A crucial part of this process has been applying for and receiving nearly 10 grants (combination of planning and project grants) from the Montana Department of Natural Resources and Conservation (DNRC) to aid the County in funding repairs and improvements. Without a sufficient funding mechanism to cover the significant operations and maintenance costs associated with owning a dam, obtaining grant funding has been vital.

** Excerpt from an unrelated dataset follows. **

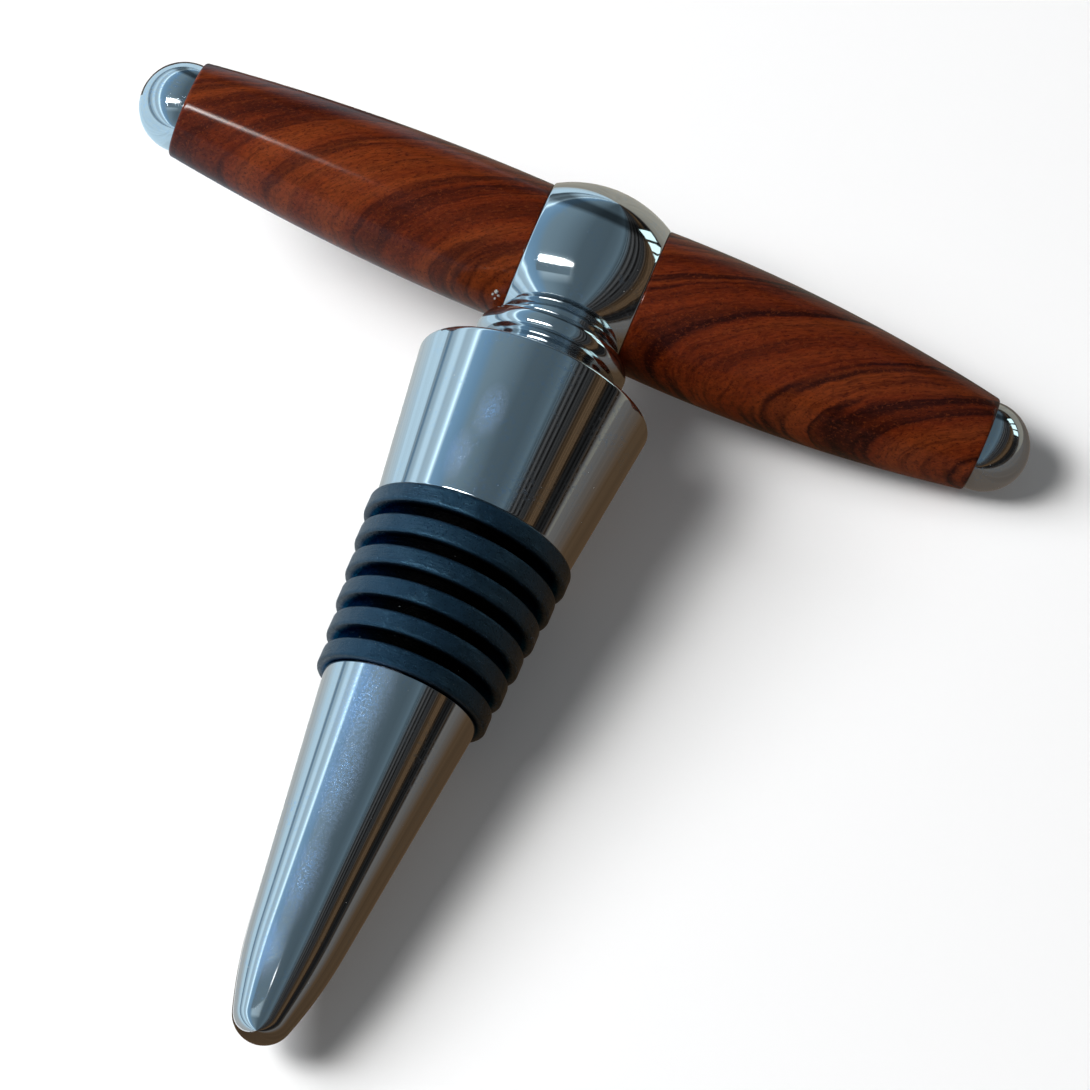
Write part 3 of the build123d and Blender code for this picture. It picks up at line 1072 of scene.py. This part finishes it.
def tent_material(studio):
    """Panels of a light tent, by the angle round the stem: pale blue at the left,
    slate overhead, dark at the right, and a dark band behind the handle."""
    material, nodes = bare_material("tent_panels")
    axes = nodes.axes(nodes.object_place())
    angle = nodes.math("ARCTAN2", axes[2], nodes.math("MULTIPLY", axes[0], -1.0))
    degrees = nodes.math("MULTIPLY", angle, 180 / math.pi)
    sky, blue, slate = Vector(studio.sky), Vector(studio.blue), Vector(studio.slate)
    shade, brown = Vector(studio.shade), Vector(studio.brown)
    # A Color Ramp holds up to 32 stops
    stops = [
        (0, blue * 0.55), (2, blue * 0.60), (4, sky * 0.66), (8, sky * 0.74),
        (12, sky * 1.15), (17, sky * 1.18), (20, sky * 0.74), (27, sky * 0.86),
        (30, sky * 1.30), (32, sky * 2.20), (34, sky * 1.10), (36, blue), (47, blue * 0.80),
        (55, slate * 2.30), (66, slate * 2.05), (80, slate * 1.50), (90, slate * 1.05),
        (108, slate * 0.95), (116, slate * 1.15), (121, slate * 1.45), (124, slate * 0.80),
        (130, shade * 5.0), (138, shade * 3.2), (146, shade * 2.6), (149, brown * 0.70),
        (160, brown * 0.85), (163, shade), (170, shade * 0.9), (174, shade * 2.4),
        (177, brown * 0.45), (180, shade * 8.0),
    ]
    panels = nodes.ramp(
        nodes.math("DIVIDE", degrees, 180.0), [(turn / 180, value) for turn, value in stops]
    )
    # Fine lines along the stem, at the right alone
    line_place = nodes.add("ShaderNodeCombineXYZ", {0: nodes.math("MULTIPLY", degrees, 0.42)})
    lines = nodes.noise(line_place.outputs[0], 1.0, 3.0, 0.7)
    lines = nodes.ramp(lines, [(0.42, 0.12), (0.50, 1.0), (0.58, 2.2)])
    right = nodes.math("GREATER_THAN", degrees, 124.0)
    panels = nodes.mix(right, panels, nodes.mix(1.0, panels, lines, "MULTIPLY"))
    # The dark band behind the handle
    back = nodes.math("DIVIDE", axes[1], TENT_RADIUS)
    band = nodes.ramp(back, [(0.76, 1.0), (0.83, 0.22), (0.91, 0.22), (0.95, 0.75)])
    nodes.show(nodes.light(nodes.mix(1.0, panels, band, "MULTIPLY")))
    return material


def add_plane(name, size=1.0):
    """A square plane at the origin."""
    select_only()
    bpy.ops.mesh.primitive_plane_add(size=size, location=(0.0, 0.0, 0.0))
    plane = bpy.context.object
    plane.name = name
    return plane


def add_floor(studio):
    """The pale floor, a little brighter where it is seen than the light on it makes it."""
    floor = add_plane("floor", FLOOR_SIZE)
    material, nodes = bare_material("floor")
    matt = nodes.add("ShaderNodeBsdfDiffuse", {0: (*studio.floor, 1.0)}).outputs[0]
    lift = nodes.light((1.0, 1.0, 1.0, 1.0), nodes.math("MULTIPLY", nodes.seen(), FLOOR_LIFT))
    nodes.show(nodes.both(matt, lift))
    floor.data.materials.append(material)


def add_tent(studio):
    """A dome about the object that only reflections see."""
    select_only()
    bpy.ops.mesh.primitive_uv_sphere_add(
        segments=64, ring_count=32, radius=TENT_RADIUS, location=(0.0, 0.0, 0.0)
    )
    tent = bpy.context.object
    tent.name = "light_tent"
    bpy.ops.object.mode_set(mode="EDIT")
    bpy.ops.mesh.select_all(action="SELECT")
    bpy.ops.mesh.bisect(
        plane_co=(0.0, 0.0, TENT_FOOT), plane_no=(0.0, 0.0, 1.0), clear_inner=True
    )
    bpy.ops.object.mode_set(mode="OBJECT")
    tent.data.materials.append(tent_material(studio))
    only_in_reflections(tent)


def add_card(name, centre, along, size, material):
    """A flat card that faces the object, its long side along the given way,
    and only shows in reflections."""
    card = add_plane(name)
    facing = -Vector(centre).normalized()
    long_side = Vector(along)
    long_side = (long_side - long_side.dot(facing) * facing).normalized()
    turn = Matrix((long_side, facing.cross(long_side), facing)).transposed().to_4x4()
    scale = Matrix.Diagonal((size[0], size[1], 1.0, 1.0))
    card.matrix_world = Matrix.Translation(centre) @ turn @ scale
    card.data.materials.append(material)
    only_in_reflections(card)


def soft_material(name, tint, strength, lengthwise, sideways):
    """A light whose level changes along its card and fades to its sides."""
    material, nodes = bare_material(name)
    axes = nodes.axes(nodes.object_place())
    share = nodes.ramp(nodes.math("ADD", axes[0], 0.5), lengthwise)
    side = nodes.math("MULTIPLY", nodes.math("ABSOLUTE", axes[1]), 2.0)
    share = nodes.math("MULTIPLY", share, nodes.ramp(side, sideways))
    light = nodes.light((*tint, 1.0), nodes.math("MULTIPLY", share, strength))
    # Where the light ends, the card lets the tent behind it show
    clear = nodes.add("ShaderNodeBsdfTransparent").outputs[0]
    nodes.show(nodes.both(clear, light))
    return material


def flag_material(studio):
    """A plain grey that hides what is behind it."""
    material, nodes = bare_material("flag_card")
    nodes.show(nodes.light((*Vector(studio.slate) * 1.6, 1.0)))
    return material


def add_floor_card(name, centre, size, tones):
    """A card that lies on the floor, its tones given by the distance in millimetres
    from the stem, and only shows in reflections."""
    card = add_plane(name)
    card.scale = (*size, 1.0)
    card.location = centre
    bpy.ops.object.transform_apply(location=True, rotation=True, scale=True)
    material, nodes = bare_material(name)
    place = nodes.object_place()
    away = nodes.math("DIVIDE", nodes.math("ABSOLUTE", nodes.axes(place)[0]), FAR_TONE)
    tone = nodes.ramp(away, [(far * MM / FAR_TONE, value) for far, value in tones])
    grain = nodes.noise(nodes.stretched(place, (260.0, 12.0, 1.0)), 1.0, 3.0)
    grain = nodes.ramp(grain, [(0.3, 0.85), (0.7, 1.12)])
    nodes.show(nodes.light(nodes.mix(1.0, tone, grain, "MULTIPLY")))
    card.data.materials.append(material)
    only_in_reflections(card)


def add_floor_cards(studio):
    """A pale blue card left of the stem, a brown one right of it, a tan one behind,
    and a dark one that keeps the left grip's upper edge from shining."""
    sky = Vector(studio.sky)
    brown = Vector(studio.brown)
    grey = Vector((0.17, 0.16, 0.15))
    pale = Vector((0.55, 0.58, 0.58))
    tan = Vector((0.42, 0.40, 0.34))
    wood = Vector((0.10, 0.08, 0.07))
    add_floor_card("left_card", (-1.01, 0.0, 0.0002), (2.0, 4.0), [
        (0, pale), (18, pale), (34, pale.lerp(sky, 0.5)), (55, sky * 1.05), (240, sky * 1.12),
        (300, sky * 0.5),
    ])
    add_floor_card("grip_card", (-0.045, 0.067, 0.0003), (0.064, 0.036), [
        (0, wood), (300, wood),
    ])
    add_floor_card("right_card", (0.992, 0.0, 0.0003), (2.0, 4.0), [
        (0, brown * 0.80), (16, brown * 0.80), (26, brown), (38, brown.lerp(grey, 0.45)),
        (75, grey), (300, grey * 1.15),
    ])
    add_floor_card("back_card", (0.27, 0.43, 0.0004), (0.60, 0.75), [
        (0, tan), (60, tan * 0.8), (300, tan * 0.6),
    ])


def add_reflection_cards(studio):
    """The lamp over the handle with its halo, a grey flag that keeps this lamp off the
    nose's tip, and three panes low behind the right."""
    lamp = soft_material(
        "lamp_card", studio.glow, 80.0,
        [(0.0, 0.9), (0.62, 1.0), (0.80, 0.18), (1.0, 0.0)],
        [(0.28, 1.0), (0.50, 0.10), (1.0, 0.0)],
    )
    add_card("lamp_card", LAMP_CARD_PLACE, ALONG_HANDLE, (0.66, 0.20), lamp)
    halo = soft_material(
        "halo_card", (0.80, 0.95, 1.0), 0.30,
        [(0.0, 0.0), (0.2, 1.0), (0.8, 1.0), (1.0, 0.0)], [(0.4, 1.0), (1.0, 0.0)],
    )
    add_card("halo_card", HALO_PLACE, ALONG_HANDLE, (0.75, 0.70), halo)
    add_card("flag_card", FLAG_PLACE, ALONG_HANDLE, (0.20, 0.062), flag_material(studio))
    even = [(0.0, 1.0), (1.0, 1.0)]
    pane = soft_material("pane_card", (0.75, 1.0, 1.0), 1.7, even, even)
    for number, degrees in enumerate(PANE_TURNS, start=1):
        turn = math.radians(degrees)
        centre = (PANE_DISTANCE * math.cos(turn), PANE_DISTANCE * math.sin(turn), PANE_HEIGHT)
        along = (-math.sin(turn), math.cos(turn), 0.0)
        add_card(f"pane_card_{number}", centre, along, (0.19, 0.30), pane)


def add_lamp(name, place, size, watts, tint):
    """A square soft lamp that points at the object."""
    lamp = bpy.data.lights.new(name, "AREA")
    lamp.shape = "SQUARE"
    lamp.size = size
    lamp.energy = watts
    lamp.color = tint
    holder = bpy.data.objects.new(name, lamp)
    bpy.context.scene.collection.objects.link(holder)
    holder.location = place
    holder.rotation_euler = (-Vector(place)).to_track_quat("-Z", "Y").to_euler()
    holder.visible_glossy = False


def add_world():
    """Even pale light from all round, white where it is seen."""
    world = bpy.data.worlds.new("studio")
    bpy.context.scene.world = world
    world.use_nodes = True
    world.node_tree.nodes.clear()
    nodes = Nodes(world.node_tree)
    rest = nodes.math("MULTIPLY", nodes.seen(), 1.0 - WORLD_LIGHT)
    inputs = {0: (0.96, 0.98, 1.0, 1.0), 1: nodes.math("ADD", rest, WORLD_LIGHT)}
    light = nodes.add("ShaderNodeBackground", inputs).outputs[0]
    nodes.show(light, "ShaderNodeOutputWorld")


def add_camera():
    """The camera at the photograph's angle."""
    camera = bpy.data.cameras.new("camera")
    camera.lens = LENS
    camera.sensor_width = SENSOR_WIDTH
    camera.clip_start = 0.01
    camera.clip_end = 20.0
    holder = bpy.data.objects.new("camera", camera)
    bpy.context.scene.collection.objects.link(holder)
    right = Vector(CAMERA_RIGHT).normalized()
    forward = Vector(CAMERA_FORWARD).normalized()
    up = right.cross(forward).normalized()
    turned = Matrix((right, up, -forward)).transposed().to_4x4()
    holder.matrix_world = Matrix.Translation(Vector(CAMERA_PLACE) * MM) @ turned
    bpy.context.scene.camera = holder


class STOPPER_OT_stage(bpy.types.Operator):
    """Set up the floor, the lights and the camera"""

    bl_idname = "stopper.stage"
    bl_label = "Stage"

    def execute(self, context):
        studio = context.scene.stopper_studio
        add_floor(studio)
        add_tent(studio)
        add_floor_cards(studio)
        add_reflection_cards(studio)
        for lamp in LAMPS:
            add_lamp(*lamp)
        add_world()
        add_camera()
        context.scene.view_settings.view_transform = "Standard"
        return {"FINISHED"}


class STOPPER_PT_sidebar(bpy.types.Panel):
    """The stopper's settings and its operators"""

    bl_idname = "STOPPER_PT_sidebar"
    bl_label = "Bottle stopper"
    bl_space_type = "VIEW_3D"
    bl_region_type = "UI"
    bl_category = "Stopper"

    def draw(self, context):
        for operator in OPERATORS:
            self.layout.operator(operator.bl_idname)
        for key in GROUPS:
            group = getattr(context.scene, key)
            box = self.layout.box()
            for prop in group.bl_rna.properties:
                if prop.identifier not in {"rna_type", "name"}:
                    box.prop(group, prop.identifier)


OPERATORS = (
    STOPPER_OT_hub,
    STOPPER_OT_grips,
    STOPPER_OT_caps,
    STOPPER_OT_body,
    STOPPER_OT_sleeve,
    STOPPER_OT_crumbs,
    STOPPER_OT_steel,
    STOPPER_OT_stage,
)


def register():
    for group in GROUPS.values():
        bpy.utils.register_class(group)
    for key, group in GROUPS.items():
        setattr(bpy.types.Scene, key, bpy.props.PointerProperty(type=group))
    for operator in OPERATORS:
        bpy.utils.register_class(operator)
    bpy.utils.register_class(STOPPER_PT_sidebar)


def unregister():
    bpy.utils.unregister_class(STOPPER_PT_sidebar)
    for operator in reversed(OPERATORS):
        bpy.utils.unregister_class(operator)
    for key in GROUPS:
        delattr(bpy.types.Scene, key)
    for group in GROUPS.values():
        bpy.utils.unregister_class(group)


def main():
    register()
    bpy.ops.stopper.hub()
    bpy.ops.stopper.grips()
    bpy.ops.stopper.caps()
    bpy.ops.stopper.body()
    bpy.ops.stopper.sleeve()
    bpy.ops.stopper.crumbs()
    bpy.ops.stopper.steel()
    bpy.ops.stopper.stage()
    bpy.context.view_layer.update()


if __name__ == "__main__":
    main()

Before – Pressure Chamber Rehabilitation and Slide Gate Replacement

After – Pressure Chamber Rehabilitation and Slide Gate Replacement

Before – Repair Spillway Plunge Pool

After – Repair Spillway Plunge Pool

Project work has included:

  1. Replacing irrigation outlet slide gates and repairing the concrete pressure chamber (2014).
    New reinforced lid on concrete pressure chamber, new manhole access, new 10-inch and 30-inch slide gates, new gate operators, and site drainage improvements.
  2. 5-year periodic inspection (2019).
    Completed periodic inspection and updated O&M manual.
  3. Repairing spillway plunge pool and miscellaneous concrete repairs on chute spillway (2020).
    Remove eroded grouted riprap channel. Install new rock riprap in stilling basin plunge pool and irrigation outlet channel. Repair damaged concrete at the bottom of the chute spillway and the curb at the top of the chute spillway.
  4. Repairing monitoring wells and air vent on 10-inch irrigation outlet (2022).
    Many of the groundwater monitoring wells also serve as a seepage underdrain system. Several of the wells and valves had been damaged by vandalism, making it impossible to obtain accurate readings of the water pressures in the soil under the dam. This project replaced or repaired the damaged features to restore their proper operation. This project also repaired an air vent on the 10-inch irrigation outlet that had corroded and failed.
  5. Installing new automated lake level and irrigation outflow gages (2022).
    These new measurement devices allow real-time monitoring of the reservoir level, the inflow, and the irrigation outflow. Previously, the inflow and outflow had to be measured manually using Parshall flumes and staff gages, and the lake level had no measurement device. These pieces of information are crucial for the County to be able to balance the often competing purposes of the dam (i.e., flood protection, irrigation, fish and wildlife, and recreation).
  6. Repair the tailwater channel downstream of the spillway plunge pool (scheduled fall 2024).
    The channel has eroded and over-widened from its design condition. This creates an unpredictable hydraulic jump that has led to erosion in other areas. The project will install a concrete control section followed by a riprap apron to ensure the spillway performs as designed. Check out the video of the spillway flowing in the spring of 2024!
  7. 5-year periodic inspection (schedule fall 2024).
    Planned inspection to maintain compliance with the Montana Dam Safety Operation Permit.

 

New Automated Irrigation Outflow Gage

New Automated Lake Level Gage

The ongoing maintenance and rehabilitation efforts at Beaver Creek Dam underscore the importance of proactive management in ensuring the safety and functionality of vital infrastructure. These efforts not only protect the surrounding communities from the risks of seasonal flooding but also support recreational activities and agricultural irrigation that are essential to the local economy and way of life. As Beaver Creek Dam continues to serve Hill County, the collaborative efforts of the County, Great West, and the Montana Department of Natural Resources and Conservation highlight the critical need for sustained investment in infrastructure. Looking forward, the continued commitment to maintaining and improving the dam will ensure that it remains a cornerstone of the community for generations to come.